Aw shucks, and so forth.
At some point it became a net positive, on the right,
to be seen as crooked.
Former Texas Gov. Rick Perry (R) said the felony charges he's facing in court aren't derailing his potential 2016 plans.
"We're moving right along," Perry said at a press conference on Wednesday.
Perry said he would make an announcement about his 2016 plans in the "May-June timetable."

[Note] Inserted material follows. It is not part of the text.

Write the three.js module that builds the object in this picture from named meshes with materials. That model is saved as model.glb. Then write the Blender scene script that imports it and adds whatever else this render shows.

It makes perfect sense, of course; conservatism has devolved into a prolonged monologue into just how oppressed and persecuted conservatives are, and nothing builds those credentials like being able to hold up your own mugshot as demonstration of how
the liberal man is out to get you because you are just too powerful a figure for stupid law-having elites to put up with. New conservatism also considers breaking the law itself to be a noble thing, when done in service to conservatism, which is why the various Fox News talking heads spoke of armed standoffs at the Bundy Ranch in approving tones and with references to the Founding Fathers, and why Dinesh D'Souza is of the opinion that he is a True American Patriot for breaking campaign finance laws for the single dubious reason of wanting to, and why conservative-led statehouses throughout the United States have busily passed resolutions saying they do not have to follow any federal laws they do not feel like following because Reasons, and I realize that pointing all these things out is very cruel and mean and will not get me invited to any of the cocktail parties but hey, prove me wrong, fellas. Maybe Ollie North and G. Gordon Liddy can host a Fox News panel on the subject.
Note that Rep. Michael Grimm won his re-election handily despite being under indictment, so Rick Perry is on firm ground here. The 2016 lineup is on track to have strong representation by the crooked and the suspected-crooked; we've got Rick Perry, under indictment for using his office as political bludgeon. We've got Chris Christie, whose approval rating took a steep hit after being seen as working too closely with Obama after a hurricane but who has subsequently redeemed himself considerably by the revelation that he led a staff of apparently crooked bastards who used the power of his office as, yes, a political bludgeon. And it looks like we're going to be granted the campaign-trail appearances of one Gov. Scott Walker, a man whose rise to the governorship has left a trail of indictments and embezzlement and cheap, petty crookedness so wide and long that you could play a championship football game on all the paperwork.
The obvious outcome of this, of course, is that sooner or later we're going to have a Republican nominee who has to give his acceptance speech from between two federal marshals. But in the meantime, Gov. Rick Perry will have to settle for mere bragging rights: Hey guys, I know the rest of you seem crooked enough to hold the Republican slot, but only I've got the mugshot to prove it.